WITTE: Natürlich ist es das. Aber um Dienstleistungen zu verkaufen oder anzubieten, benötigt eine Apotheke möglichst viele Kunden. In ländlichen Gebieten hat eine Apotheke jedoch typischerweise weniger Kunden mit überdurchschnittlich hohen Umsätzen. Und sie betreibt oft mit viel Aufwand einen umfangreichen Botendienst. Für Dienstleistungen benötigt man die Kunden aber in der Apotheke. Ich sehe die Gefahr, dass je nach Ausgestaltung vor allem die großen Apotheken unterstützt werden.

ADHOC: Also doch keine Dienstleistungen?
WITTE: Dienstleistungen sind der richtige Weg, wenn sie gut umsetzbar sind und anständig bezahlt werden. Minister Spahn hatte auf dem Apothekertag im Oktober doch gesagt, dass er die Apotheker in die Diskussion einbeziehen möchte. Aber wenn man jetzt die Reaktionen auf den Vorschlag aus dem BMG sieht, gewinnt man den Eindruck, da ist nichts gekommen. Dabei gibt es im Ausland so viele Ideen für zusätzliche Leistungen von Apothekern. Das hätte die ABDA aus meiner Sicht viel früher annehmen müssen, um diesen Bereich mit eigenen Vorschlägen zu gestalten. Stattdessen wurden die Augen davor verschlossen, was eigentlich seit Langem klar ist: Dass sich bisher die Gesundheitsminister außer schönen Sonntagsreden bezüglich der Nichtdurchsetzung des Rx Versandhandelsverbots darauf zurückziehen, dass die SPD nicht mitmache.

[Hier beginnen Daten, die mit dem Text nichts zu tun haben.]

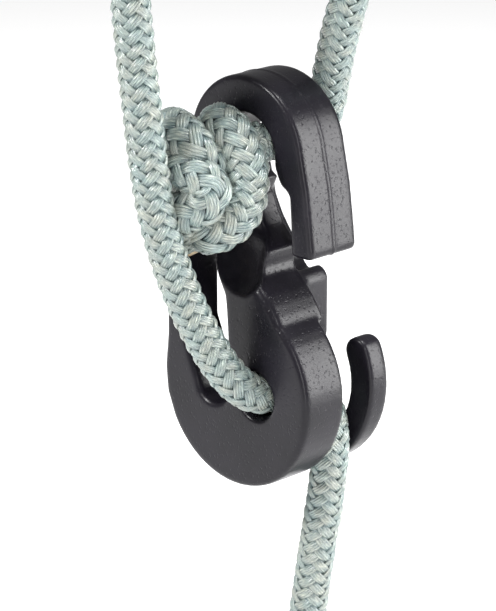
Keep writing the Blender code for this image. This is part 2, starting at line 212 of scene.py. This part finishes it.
# ---- meshes -------------------------------------------------------------------------------------
def mesh_piece(name, points, faces, finish, height=None, uv=None):
    """An object of points in metres. height gives each point a value from 0 to 1, and uv a pair."""
    mesh = bpy.data.meshes.new(name)
    mesh.from_pydata(points.tolist(), [], faces)
    if height is not None:
        layer = mesh.attributes.new("height", "FLOAT", "POINT")
        layer.data.foreach_set("value", height.astype(np.float32))
    if uv is not None:
        corner = np.empty(len(mesh.loops), np.int32)
        mesh.loops.foreach_get("vertex_index", corner)
        layer = mesh.uv_layers.new(name="UVMap")
        layer.data.foreach_set("uv", uv[corner].astype(np.float32).ravel())
    mesh.materials.append(finish)
    mesh.shade_smooth()
    mesh.update()
    obj = bpy.data.objects.new(name, mesh)
    bpy.context.scene.collection.objects.link(obj)
    return obj


def tube_faces(rings, sides, first=0):
    """Quads between closed rings of points, and a face over each end."""
    i = np.arange(rings - 1)[:, None] * sides + first
    j = np.arange(sides)[None, :]
    k = (j + 1) % sides
    quads = np.stack([i + j, i + k, i + k + sides, i + j + sides], axis=-1).reshape(-1, 4)
    ends = [list(range(first + sides - 1, first - 1, -1)),
            list(range(first + (rings - 1) * sides, first + rings * sides))]
    return quads.tolist() + ends


def braid(name, path, start, end, finish, narrow_end=0.0, fat=1.0, seed=1):
    """A braided rope along a path, from one length to another.

    Strand k of the first way stands at the angle 45 k + 360 s / LAY degrees at length s, and of the
    other way at 45 k + 22.5 - 360 s / LAY. The first way's radius is BRAID_R + BRAID_WAVE cos 4a at
    the angle a, and the other way's BRAID_R - BRAID_WAVE cos 4a, so each strand runs over two and
    under two. A strand is YARNS round yarns side by side, each a small tube of its own. A yarn lies
    lower towards its strand's edge, and strays and swells a little."""
    drawn = np.random.default_rng(seed)
    s = np.linspace(start, end, max(3, round((end - start) / BRAID_STEP)) + 1)
    place, side, up = path.frames(s)
    shrink = np.full_like(s, fat)
    if narrow_end > 0:
        shrink *= 1 - NARROWEST * np.clip(1 - (end - s) / narrow_end, 0, 1) ** 2
    points, faces, heights, uvs = [], [], [], []
    count = 0
    pitch = 2 * math.pi / CARRIERS
    ring = np.arange(YARN_SIDES) * 2 * math.pi / YARN_SIDES
    for way in (1, -1):
        for k in range(CARRIERS):
            for yarn in range(YARNS):
                across = (yarn - (YARNS - 1) / 2) / YARNS * YARN_SHARE
                middle = pitch * (k + (0 if way > 0 else 0.5)) + way * 2 * math.pi * s / LAY
                angle = middle + across * pitch
                drop = -EDGE_DROP * (2 * across) ** 2
                radius = BRAID_R + way * BRAID_WAVE * np.cos(CARRIERS / 2 * middle) + drop
                stray = STRAY * drawn.standard_normal()
                swell = SWELL * np.sin(s * SWELL_TURN + SWELL_START * drawn.random())
                radius = (radius + stray + swell) * shrink
                out = side * np.cos(angle)[:, None] + up * np.sin(angle)[:, None]
                centre = place + out * radius[:, None]
                run = np.gradient(centre, axis=0)
                run /= np.linalg.norm(run, axis=1, keepdims=True)
                flat = np.cross(run, out)
                flat /= np.linalg.norm(flat, axis=1, keepdims=True)
                lift = np.cross(flat, run)
                thick = YARN_R * (THINNEST + THIN_SPREAD * drawn.random()) * shrink
                grown = (lift[:, None] * np.cos(ring)[None, :, None]
                         + flat[:, None] * YARN_FLAT * np.sin(ring)[None, :, None])
                yarn_points = centre[:, None] + grown * thick[:, None, None]
                points.append(yarn_points.reshape(-1, 3))
                # This height drives the rope's painted shade: the lower a point, the darker it is
                # painted.
                above = np.linalg.norm(yarn_points - place[:, None], axis=2) / shrink[:, None]
                heights.append(np.clip((above - LOWEST) / (HIGHEST - LOWEST), 0, 1).ravel())
                faces += tube_faces(len(s), YARN_SIDES, count)
                count += len(s) * YARN_SIDES
                turn = np.tile(np.arange(YARN_SIDES) / YARN_SIDES, len(s)) * UV_ROUND
                length = np.repeat(s, YARN_SIDES) * UV_PER_MM
                uvs.append(np.stack([turn + drawn.random() * UV_SHIFT, length], axis=-1))
    rows = np.unique(np.append(np.arange(0, len(s), CORE_EVERY), len(s) - 1))
    ring = np.arange(CORE_SIDES) * 2 * math.pi / CORE_SIDES
    out = (side[rows][:, None] * np.cos(ring)[None, :, None]
           + up[rows][:, None] * np.sin(ring)[None, :, None])
    core = place[rows][:, None] + out * (CORE_R * shrink[rows])[:, None, None]
    points.append(core.reshape(-1, 3))
    faces += tube_faces(len(rows), CORE_SIDES, count)
    # The core lies lowest and takes the darkest painted shade.
    heights.append(np.zeros(len(rows) * CORE_SIDES))
    turn = np.tile(ring, len(rows)) * UV_CORE
    uvs.append(np.stack([turn, np.repeat(s[rows], CORE_SIDES) * UV_PER_MM], axis=-1))
    return mesh_piece(name, in_world(np.vstack(points)), faces, finish, np.concatenate(heights),
                      np.vstack(uvs))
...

ADHOC: Dafür sollen Rx-Boni ausländischer Versender bei 2,50 Euro begrenzt werden.
WITTE: Wenn das als juristisch haltbar angesehen wird, frage ich mich, warum man es nicht mit dem Rx-Versandverbot versucht. Und was aus der Idee geworden ist, dass die Krankenkassen die Boni kassieren. Das hätte zwar auf Kassenseite das Interesse an diesem Versorgungsweg gesteigert, aber das hätte man über ein Verbot von Selektivverträgen regeln können, wie es ohnehin vorgesehen ist. Jetzt überrollt der Versandhandel, insbesondere der ausländische Versandhandel, die Apotheken weiter, das ist vorprogrammiert. Eine Steigerung auf 5 Prozent Marktanteil würde einem Umsatz von 1,3 Milliarden Euro entsprechen, und nochmal, da sprechen wir nur vom Rx-Geschäft.

ADHOC: Hat sich die ABDA mit der Honorarerhöhung Zeit erkauft?
WITTE: Das kann man so sehen, immerhin springt der Versandanteil ja nicht sofort auf 5 Prozent. Allzu lange dürfte das aber nicht dauern, wir erwarten ein exponentielles Wachstum in den nächsten Jahren. Auf der anderen Seite wird ja auch die Entwicklung des geplanten Dienstleistungsangebots Zeit brauchen. Das muss ertragsbringend kalkuliert sein, bevor der Apothekerverband anfängt, das Geld zu verteilen. Beim Notdienstfonds hat man gesehen, dass so etwas nicht über Nacht geht. Also ich würde sagen, viel Zeit haben die Apotheker nicht gewonnen.